The particular time when the indebtedness of the materialman should mature did not enter into the contract of suretyship. It was a thing unknown when the surety signed as such. Since it was something to be arranged between the contractor and whoever might be the materialman, after the signing of the bond, which could be, and generally is, arranged without the consent of the surety, the term of payment may be extended beyond the first term agreed to without the consent of the surety. Our conclusion, therefore, is that the defense here urged is not a valid defense, and hence that the court did not err in excluding evidence to sustain it. The case of Allison, Liquidator, v. Thomas, Administrator, 29 La. Ann. 732, is not in conflict with this view.
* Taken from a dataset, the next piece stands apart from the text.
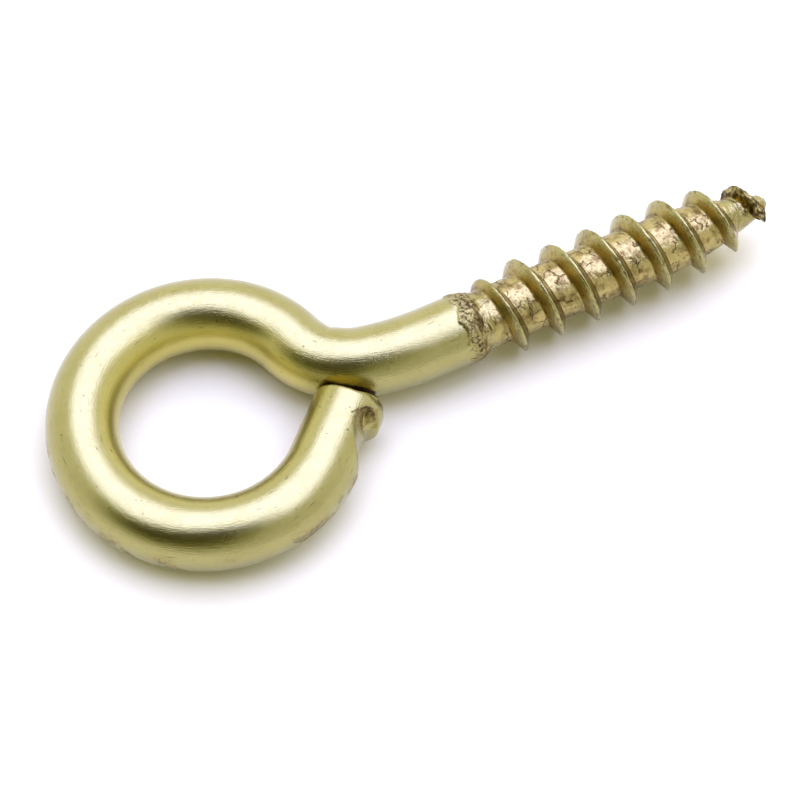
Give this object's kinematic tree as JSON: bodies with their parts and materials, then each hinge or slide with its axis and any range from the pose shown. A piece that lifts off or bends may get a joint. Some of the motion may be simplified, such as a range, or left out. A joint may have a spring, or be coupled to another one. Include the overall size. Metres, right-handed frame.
{
  "type": "screw eye",
  "caption": "Wire bent into a closed round eye on a shank with a coarse right-hand wood thread, driven into timber to hold a cord, hook, chain or wire.",
  "frame": {"origin": "middle of the eye, on the wire's centre plane", "axes": "+X along the shank from the eye to the tip, +Z along the axis of the eye, which points up as the screw eye lies flat, +Y to the side that the neck bends over from"},
  "size_m": [0.0428, 0.0176, 0.005],
  "materials": {
    "screw_eye": "satin electroplated brass over steel wire, worn to a dull beige in the thread"
  },
  "bodies": {
    "root": {"screw_eye": "screw_eye"}
  },
  "joints": []
}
The Globe Indemnity Company also urges that the trial court erred in rendering judgment against it for a sum equal to 10 per cent. of the principal, sued for, as attorney's fees, or penalty, under Act 225 of 1918. It concedes that plaintiff has proven the statutory requisites on the claim for attorney's fees, but takes the position that, since plaintiff has sued only it, that is to say, the Globe Indemnity Company, for attorney's fees, and has obtained judgment against it alone for them, it has necessarily remitted these fees as against the principal debtor, thereby making it impossible for it to be subrogated to *Page 323 them as against that debtor, and that this remission operates so as to release it from the payment of these fees. The company is in error in assuming that the principal debtor was ever liable for these fees, and hence that they were ever remitted as to that debtor. The fees are imposed by Act 225 of 1918. They are imposed, in our view, on the surety alone, and are in the nature of a penalty for the failure of the surety to promptly discharge his obligations under the bond, where the principal fails to pay. See Fidelity Homestead Ass'n v. Kennedy Anderson, 158 La. 1059,105 So. 64. Our conclusion is that this defense is not well founded.
For these reasons, the judgment appealed from is affirmed.